PPPL: Scientists propose source of unexplained solar jets

Nothing seems more familiar than the sun in the sky. But mysterious swirls, jets, and flashes of powerful light that scientists cannot explain occur in the sun’s outer atmosphere all the time. Now, researchers at the U.S. Department of Energy’s (DOE) Princeton Plasma Physics Laboratory (PPPL) have gained insight into these puzzling phenomena.

Using powerful computers to simulate the solar atmosphere, or corona, the researchers found that the swirls and flashes of X-ray light, together known as a coronal jets, could be caused by globs of plasma emerging from the sun in ball shapes that resemble magnetic shapes known as spheromaks. “This research confirms the hunches of PPPL physicist Masaaki Yamada, who first had the idea,” said Joshua Latham, first author of the paper(link is external) reporting the results in Physics of Plasmas.

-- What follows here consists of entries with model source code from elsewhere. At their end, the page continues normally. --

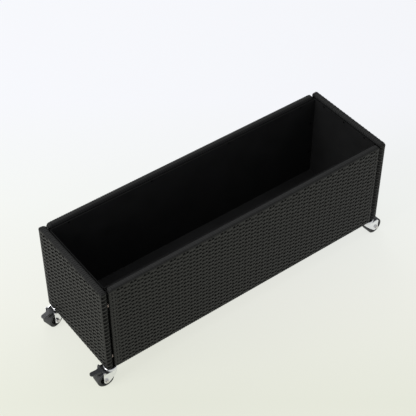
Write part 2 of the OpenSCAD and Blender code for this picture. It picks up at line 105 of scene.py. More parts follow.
# beside a stake on an end tube a row narrows and gets painted shade: how far from the stake, how wide, and how
# narrow it gets
SINK_AT, SINK_SPREAD, SINK_NARROW = 4.2 * MM, 1.8 * MM, 0.9
# on a panel's narrow side: over what depth the rows fade into painted shade, and how narrow a row and one that dips
# there get
SIDE_FADE, SIDE_NARROW, SIDE_DIP_NARROW = 5.0 * MM, 0.1, 0.55
# points of a row round an end tube's edge and, where it is tucked, round the tube itself, from this many degrees on
EDGE_POINTS, TUCK_POINTS, TUCK_FROM = 6, 7, -14
# the flat strip behind the rows beside an end tube: distance from the tube's axis, width, depth and points
STRIP_IN, STRIP_W, STRIP_DEPTH, STRIP_POINTS = 20.0 * MM, 20.0 * MM, -1.0 * MM, 24

# ---------- the winding of the rails ----------
TURN_W, TURN_POINTS = 6.83 * MM, 8  # one turn on a rail: its width and its points over it
TURN_FALL = 1.4 * MM  # how far a turn falls away at its edges
TURN_FLAT = 2.6  # how flat a turn is over its width, as the power of its outline
TURN_SLANT = 0.25  # how far a turn leans along the rail on its way over it, as a share of its width
# how square a rail is on its outer side, on its inner side and round a corner, as powers
OUTER_SQUARE, INNER_SQUARE, CORNER_SQUARE = 6, 2.4, 3
INNER_CLOSER, INNER_EASE = 0.8 * MM, 0.7  # how much closer the inner side lies, and the angle that takes
SHADE_EASE = 0.35  # angle over which the shade on the inner side comes in
AROUND_POINTS, AROUND_TO = 24, math.radians(250)  # points over a rail, and where its winding ends inside
TUCK_BACK, TUCK_SHARE = 0.3, 0.78  # the first edge lies this angle behind the rows, at this share of the radius
CORNER_TURNS, CORNER_RINGS, CORNER_TURN_W = 3, 19, 6 * MM
TONE_STEP, CORNER_TONE_STEP = 0.137, 0.21  # from the tone of one turn to that of the next


# ---------- small helpers ----------
def new_object(name, verts, faces, rounded=True):
    mesh = bpy.data.meshes.new(name)
    mesh.from_pydata([tuple(v) for v in verts], [], faces)
    mesh.validate()
    mesh.update()
    if rounded:
        mesh.polygons.foreach_set("use_smooth", [True] * len(mesh.polygons))
    obj = bpy.data.objects.new(name, mesh)
    bpy.context.scene.collection.objects.link(obj)
    return obj


class Mesh:
    """Collects strands and surfaces before they become one object."""

    def __init__(self):
        self.verts, self.faces, self.lay, self.hollow, self.count = [], [], [], [], 0

    def grid(self, points, lay, hollow, closed=False):
        """Adds rows x columns of points: an open surface, or a closed strand with both ends capped.

        lay says how far along, how far across and which strand; the next argument is painted shade, 1 down in a
        groove.
        """
        rows, cols = points.shape[:2]
        index = np.arange(rows * cols).reshape(rows, cols) + self.count
        here, there = index[:-1], index[1:]
        if closed:
            a, b, c, d = here, np.roll(here, -1, axis=1), np.roll(there, -1, axis=1), there
        else:
            a, b, c, d = here[:, :-1], here[:, 1:], there[:, 1:], there[:, :-1]
        self.faces.append(np.stack([a, b, c, d], axis=-1).reshape(-1, 4))
        self.verts.append(points.reshape(-1, 3))
        self.lay.append(lay.reshape(-1, 3))
        self.hollow.append(np.broadcast_to(hollow, points.shape[:2]).reshape(-1))
        self.count += rows * cols
        if closed:
            for ring, flip in ((index[0], True), (index[-1], False)):
                for i in range(cols // 2 - 1):
                    quad = [ring[i], ring[i + 1], ring[cols - 2 - i], ring[cols - 1 - i]]
                    self.faces.append(np.array([quad[::-1] if flip else quad]))

    def build(self, name):
        faces = np.concatenate(self.faces)
        obj = new_object(name, np.concatenate(self.verts), faces.tolist())
        lay = obj.data.attributes.new("lay", "FLOAT_VECTOR", "POINT")
        lay.data.foreach_set("vector", np.concatenate(self.lay).astype(np.float32).ravel())
        hollow = obj.data.attributes.new("hollow", "FLOAT", "POINT")
        hollow.data.foreach_set("value", np.concatenate(self.hollow).astype(np.float32))
        return obj


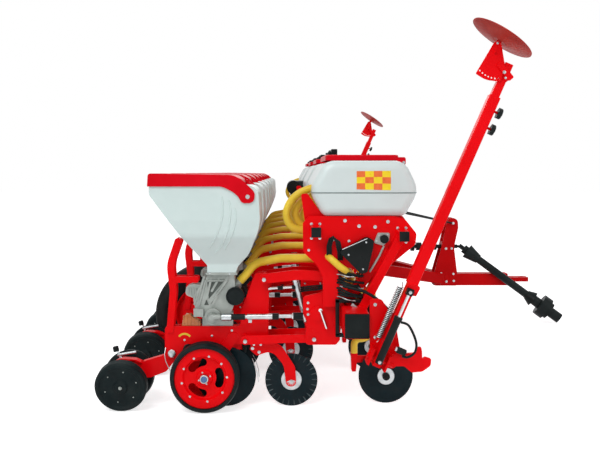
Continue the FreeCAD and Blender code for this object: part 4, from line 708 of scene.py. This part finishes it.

Latham completed the research as part of his senior thesis for the physics department while he was an undergraduate at Princeton University. He currently is a doctoral student in the Nuclear Engineering and Radiological Sciences department at the University of Michigan.

Large coronal jets, though originating 93 million miles away on the sun, can affect us here on Earth. The jets can contribute to outpourings of particles known as the solar wind that can strike our planet’s outer atmosphere and interfere with communications satellites and power grids. Smaller jets, which are studied at PPPL, also contribute to the solar wind, and along with bursts of X-ray light can help heat the corona. Any insights into how the jets form could help scientists to predict their occurrence and prepare Earth for their impact.

The simulations indicate that a dome-shaped magnetic structure forms on the sun’s surface prior to the coronal jets. Then, magnetic field lines at the bottom of the structure detach from the solar surface in a process known as magnetic reconnection, the breaking apart and violent reconnection of magnetic fields that occurs throughout the universe.

Now the dome begins to tilt. As it does so, the top magnetic field lines touch the surrounding lines and create another round of reconnection. Plasma within the dome then speeds up and releases the stored magnetic energy. “In essence, these results show the physical processes that would have to occur to produce the flashes of X-ray light,” Latham said.

“Past simulations have suggested that coronal jets stem from reconnection, but no one was sure what the magnetic configuration at the beginning of the process would be like,” he said. “These findings indicate that a spheromak might be the originating structure, and that it’s tilting triggers the reconnection.”

For a scientist studying plasma, the fourth state of matter composed of superheated gas that conducts electricity, the sun is a natural subject. “We study plasma here at PPPL, and stars are made of plasma,” said PPPL physicist Elena Belova, who modified the computer code that produced the simulation and along with Yamada supervised Latham’s project. “And if you want to study plasma and stars, it would make sense to study the star next to us,” she said.

Physicists have also tested spheromaks as a possible way to harness on Earth the fusion(link is external) energy that powers the sun and stars. Fusion combines light elements in the form of plasma(link is external) to generate massive amounts of energy. Scientists are seeking to replicate fusion for a virtually inexhaustible supply of power to generate electricity.

Yamada and colleagues will now use a PPPL device known as the Magnetic Reconnection Experiment (MRX) to test the spheromak idea in a laboratory. Funding that work is a grant from the National Aeronautics and Space Administration (NASA).